Copy out precisely the lines beginning at the line that contains "for (const [name, limb]" and ending at the line that contains "obj.parent = empty", including both.
Begin ROWS
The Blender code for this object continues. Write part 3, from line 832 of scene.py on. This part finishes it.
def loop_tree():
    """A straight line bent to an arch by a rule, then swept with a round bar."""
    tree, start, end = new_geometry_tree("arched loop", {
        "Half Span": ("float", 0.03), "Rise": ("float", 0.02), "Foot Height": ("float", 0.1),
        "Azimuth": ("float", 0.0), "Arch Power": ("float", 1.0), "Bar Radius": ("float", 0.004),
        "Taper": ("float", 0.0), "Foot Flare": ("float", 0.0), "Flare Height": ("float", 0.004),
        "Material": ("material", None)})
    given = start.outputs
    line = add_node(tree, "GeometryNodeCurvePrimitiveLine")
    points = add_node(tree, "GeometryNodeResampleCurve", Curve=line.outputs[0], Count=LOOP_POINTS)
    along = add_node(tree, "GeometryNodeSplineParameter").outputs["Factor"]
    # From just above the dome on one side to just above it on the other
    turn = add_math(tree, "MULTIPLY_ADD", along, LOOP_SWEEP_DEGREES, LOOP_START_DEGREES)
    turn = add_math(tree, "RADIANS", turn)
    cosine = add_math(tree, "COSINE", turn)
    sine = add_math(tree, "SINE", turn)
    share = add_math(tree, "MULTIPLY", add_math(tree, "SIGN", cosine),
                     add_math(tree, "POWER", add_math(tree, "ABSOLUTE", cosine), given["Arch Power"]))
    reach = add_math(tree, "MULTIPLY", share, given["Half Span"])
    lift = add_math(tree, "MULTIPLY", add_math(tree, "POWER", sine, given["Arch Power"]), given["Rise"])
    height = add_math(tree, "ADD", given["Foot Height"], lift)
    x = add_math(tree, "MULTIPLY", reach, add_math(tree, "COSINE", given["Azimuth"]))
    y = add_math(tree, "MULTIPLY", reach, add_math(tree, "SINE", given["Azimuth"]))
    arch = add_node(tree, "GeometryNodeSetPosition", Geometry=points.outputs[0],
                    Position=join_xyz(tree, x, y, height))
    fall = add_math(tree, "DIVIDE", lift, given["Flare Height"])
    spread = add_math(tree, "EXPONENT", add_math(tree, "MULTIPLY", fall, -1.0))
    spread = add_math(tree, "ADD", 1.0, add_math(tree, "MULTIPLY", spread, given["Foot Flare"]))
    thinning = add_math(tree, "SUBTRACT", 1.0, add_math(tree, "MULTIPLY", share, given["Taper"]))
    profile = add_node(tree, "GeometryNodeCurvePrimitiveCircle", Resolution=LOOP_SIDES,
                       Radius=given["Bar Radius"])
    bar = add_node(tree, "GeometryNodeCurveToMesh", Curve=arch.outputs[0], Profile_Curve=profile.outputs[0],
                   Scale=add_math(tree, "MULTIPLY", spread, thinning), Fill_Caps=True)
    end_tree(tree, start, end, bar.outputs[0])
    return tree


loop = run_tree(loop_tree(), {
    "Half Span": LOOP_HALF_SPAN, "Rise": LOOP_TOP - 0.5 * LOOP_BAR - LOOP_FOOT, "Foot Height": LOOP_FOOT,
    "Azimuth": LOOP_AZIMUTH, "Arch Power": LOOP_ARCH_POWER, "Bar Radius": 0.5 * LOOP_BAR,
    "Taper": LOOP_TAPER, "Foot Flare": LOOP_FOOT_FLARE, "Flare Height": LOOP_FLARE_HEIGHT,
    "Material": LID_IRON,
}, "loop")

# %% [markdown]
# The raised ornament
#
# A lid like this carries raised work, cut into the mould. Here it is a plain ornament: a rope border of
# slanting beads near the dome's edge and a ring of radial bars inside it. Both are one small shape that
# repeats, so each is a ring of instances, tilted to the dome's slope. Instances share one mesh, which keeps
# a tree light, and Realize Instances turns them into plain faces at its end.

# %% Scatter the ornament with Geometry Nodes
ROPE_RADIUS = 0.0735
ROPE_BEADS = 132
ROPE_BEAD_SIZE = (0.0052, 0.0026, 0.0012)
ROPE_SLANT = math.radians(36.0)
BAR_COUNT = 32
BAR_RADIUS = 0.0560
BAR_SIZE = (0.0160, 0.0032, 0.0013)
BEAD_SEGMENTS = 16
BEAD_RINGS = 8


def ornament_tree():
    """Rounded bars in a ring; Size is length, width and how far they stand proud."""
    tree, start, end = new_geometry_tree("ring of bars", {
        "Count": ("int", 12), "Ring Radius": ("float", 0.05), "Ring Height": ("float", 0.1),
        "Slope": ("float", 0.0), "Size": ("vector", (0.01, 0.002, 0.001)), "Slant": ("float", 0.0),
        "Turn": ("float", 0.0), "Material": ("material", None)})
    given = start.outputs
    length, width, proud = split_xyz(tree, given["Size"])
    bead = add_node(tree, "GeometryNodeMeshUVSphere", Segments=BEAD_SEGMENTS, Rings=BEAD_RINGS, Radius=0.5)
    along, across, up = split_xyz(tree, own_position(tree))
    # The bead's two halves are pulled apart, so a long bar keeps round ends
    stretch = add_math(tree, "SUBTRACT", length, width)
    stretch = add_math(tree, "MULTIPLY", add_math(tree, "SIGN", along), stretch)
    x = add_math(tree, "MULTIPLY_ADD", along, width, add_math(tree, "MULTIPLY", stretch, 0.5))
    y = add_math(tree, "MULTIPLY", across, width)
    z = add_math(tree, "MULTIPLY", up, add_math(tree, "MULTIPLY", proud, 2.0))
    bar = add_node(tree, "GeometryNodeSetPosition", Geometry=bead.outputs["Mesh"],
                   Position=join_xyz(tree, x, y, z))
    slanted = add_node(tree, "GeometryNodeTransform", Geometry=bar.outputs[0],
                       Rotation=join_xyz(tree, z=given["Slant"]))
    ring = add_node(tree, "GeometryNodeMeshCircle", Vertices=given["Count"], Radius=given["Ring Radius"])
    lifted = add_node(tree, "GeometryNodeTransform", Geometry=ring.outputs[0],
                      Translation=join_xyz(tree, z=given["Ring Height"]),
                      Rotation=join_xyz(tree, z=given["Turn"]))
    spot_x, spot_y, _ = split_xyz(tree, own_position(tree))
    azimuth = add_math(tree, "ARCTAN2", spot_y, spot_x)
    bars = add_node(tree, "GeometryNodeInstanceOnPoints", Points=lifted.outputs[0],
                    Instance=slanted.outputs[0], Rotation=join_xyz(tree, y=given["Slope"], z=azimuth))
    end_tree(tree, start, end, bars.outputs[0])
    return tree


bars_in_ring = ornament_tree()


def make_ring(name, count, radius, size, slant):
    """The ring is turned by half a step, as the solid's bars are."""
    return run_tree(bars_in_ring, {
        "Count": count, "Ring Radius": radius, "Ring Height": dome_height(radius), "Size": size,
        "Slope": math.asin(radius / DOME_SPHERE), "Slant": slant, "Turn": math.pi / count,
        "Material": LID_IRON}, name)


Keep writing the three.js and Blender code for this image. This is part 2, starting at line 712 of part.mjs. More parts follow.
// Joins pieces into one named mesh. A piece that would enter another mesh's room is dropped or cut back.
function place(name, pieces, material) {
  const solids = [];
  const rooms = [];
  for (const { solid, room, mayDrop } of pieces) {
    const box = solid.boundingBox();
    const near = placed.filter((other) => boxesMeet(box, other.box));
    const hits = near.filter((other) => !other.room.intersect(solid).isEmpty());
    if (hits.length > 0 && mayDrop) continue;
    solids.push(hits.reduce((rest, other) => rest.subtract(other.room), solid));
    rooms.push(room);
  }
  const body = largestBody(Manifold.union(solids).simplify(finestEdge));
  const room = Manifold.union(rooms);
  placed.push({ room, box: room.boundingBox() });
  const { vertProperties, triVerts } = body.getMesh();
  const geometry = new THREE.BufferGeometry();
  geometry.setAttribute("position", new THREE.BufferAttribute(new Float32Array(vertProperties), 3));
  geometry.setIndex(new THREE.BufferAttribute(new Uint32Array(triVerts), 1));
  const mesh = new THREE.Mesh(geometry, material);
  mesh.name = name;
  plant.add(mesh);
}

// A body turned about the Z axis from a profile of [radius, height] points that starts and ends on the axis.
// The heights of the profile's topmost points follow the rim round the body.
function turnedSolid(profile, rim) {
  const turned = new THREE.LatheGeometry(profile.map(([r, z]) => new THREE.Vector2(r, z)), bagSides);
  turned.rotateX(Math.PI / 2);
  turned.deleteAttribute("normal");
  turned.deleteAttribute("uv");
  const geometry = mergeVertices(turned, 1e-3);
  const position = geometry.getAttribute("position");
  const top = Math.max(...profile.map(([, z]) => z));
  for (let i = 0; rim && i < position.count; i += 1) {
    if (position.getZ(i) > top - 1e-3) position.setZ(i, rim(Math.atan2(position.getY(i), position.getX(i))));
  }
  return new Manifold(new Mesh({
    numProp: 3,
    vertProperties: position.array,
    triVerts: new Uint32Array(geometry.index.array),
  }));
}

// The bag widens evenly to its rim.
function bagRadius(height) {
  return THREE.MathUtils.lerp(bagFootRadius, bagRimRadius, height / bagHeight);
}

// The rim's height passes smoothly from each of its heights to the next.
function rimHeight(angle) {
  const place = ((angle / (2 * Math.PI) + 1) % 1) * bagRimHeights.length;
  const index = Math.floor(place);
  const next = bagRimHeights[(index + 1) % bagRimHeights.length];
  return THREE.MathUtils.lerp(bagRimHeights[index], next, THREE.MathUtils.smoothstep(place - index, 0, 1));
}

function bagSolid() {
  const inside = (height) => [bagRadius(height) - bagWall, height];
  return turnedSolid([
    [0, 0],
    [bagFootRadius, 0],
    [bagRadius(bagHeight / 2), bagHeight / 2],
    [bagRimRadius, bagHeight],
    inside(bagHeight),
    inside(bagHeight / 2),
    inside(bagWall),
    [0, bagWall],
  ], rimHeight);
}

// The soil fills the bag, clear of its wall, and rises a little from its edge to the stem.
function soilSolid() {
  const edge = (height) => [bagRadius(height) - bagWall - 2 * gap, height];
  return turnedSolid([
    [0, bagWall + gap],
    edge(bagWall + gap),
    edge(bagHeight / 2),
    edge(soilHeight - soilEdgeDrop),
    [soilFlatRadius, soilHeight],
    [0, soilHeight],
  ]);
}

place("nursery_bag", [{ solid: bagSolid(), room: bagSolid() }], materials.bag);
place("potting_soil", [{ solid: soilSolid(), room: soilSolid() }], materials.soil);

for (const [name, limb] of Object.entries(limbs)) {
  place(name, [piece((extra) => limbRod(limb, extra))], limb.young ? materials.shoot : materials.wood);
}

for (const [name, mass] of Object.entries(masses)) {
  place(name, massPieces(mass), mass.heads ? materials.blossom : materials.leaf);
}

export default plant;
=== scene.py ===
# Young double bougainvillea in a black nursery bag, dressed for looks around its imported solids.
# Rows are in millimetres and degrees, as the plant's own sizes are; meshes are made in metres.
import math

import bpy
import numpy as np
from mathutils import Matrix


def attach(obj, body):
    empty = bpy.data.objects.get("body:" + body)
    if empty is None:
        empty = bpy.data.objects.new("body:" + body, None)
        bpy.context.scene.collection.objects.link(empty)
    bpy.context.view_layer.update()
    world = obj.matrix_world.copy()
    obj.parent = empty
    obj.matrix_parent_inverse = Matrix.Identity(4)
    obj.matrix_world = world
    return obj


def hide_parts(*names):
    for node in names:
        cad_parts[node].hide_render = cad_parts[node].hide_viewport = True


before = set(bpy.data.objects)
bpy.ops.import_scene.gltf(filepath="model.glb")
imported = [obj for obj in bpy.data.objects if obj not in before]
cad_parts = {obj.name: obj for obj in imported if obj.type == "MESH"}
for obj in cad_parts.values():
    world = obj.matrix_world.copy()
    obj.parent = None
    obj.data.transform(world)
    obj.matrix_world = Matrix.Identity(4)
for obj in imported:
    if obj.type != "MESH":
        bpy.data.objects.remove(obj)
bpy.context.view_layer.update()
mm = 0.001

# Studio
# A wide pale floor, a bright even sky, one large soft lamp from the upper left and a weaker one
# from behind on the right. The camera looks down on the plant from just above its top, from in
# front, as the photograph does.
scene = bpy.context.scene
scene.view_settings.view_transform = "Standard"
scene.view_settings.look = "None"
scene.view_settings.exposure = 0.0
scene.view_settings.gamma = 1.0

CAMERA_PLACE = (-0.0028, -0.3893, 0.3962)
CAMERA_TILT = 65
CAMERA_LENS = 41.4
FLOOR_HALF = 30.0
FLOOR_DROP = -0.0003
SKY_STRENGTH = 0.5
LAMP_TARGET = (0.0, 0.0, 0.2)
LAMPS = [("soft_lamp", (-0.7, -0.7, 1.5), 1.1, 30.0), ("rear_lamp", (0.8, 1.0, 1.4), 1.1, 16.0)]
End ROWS
TASK SOLUTION:
for (const [name, limb] of Object.entries(limbs)) {
  place(name, [piece((extra) => limbRod(limb, extra))], limb.young ? materials.shoot : materials.wood);
}

for (const [name, mass] of Object.entries(masses)) {
  place(name, massPieces(mass), mass.heads ? materials.blossom : materials.leaf);
}

export default plant;
=== scene.py ===
# Young double bougainvillea in a black nursery bag, dressed for looks around its imported solids.
# Rows are in millimetres and degrees, as the plant's own sizes are; meshes are made in metres.
import math

import bpy
import numpy as np
from mathutils import Matrix


def attach(obj, body):
    empty = bpy.data.objects.get("body:" + body)
    if empty is None:
        empty = bpy.data.objects.new("body:" + body, None)
        bpy.context.scene.collection.objects.link(empty)
    bpy.context.view_layer.update()
    world = obj.matrix_world.copy()
    obj.parent = empty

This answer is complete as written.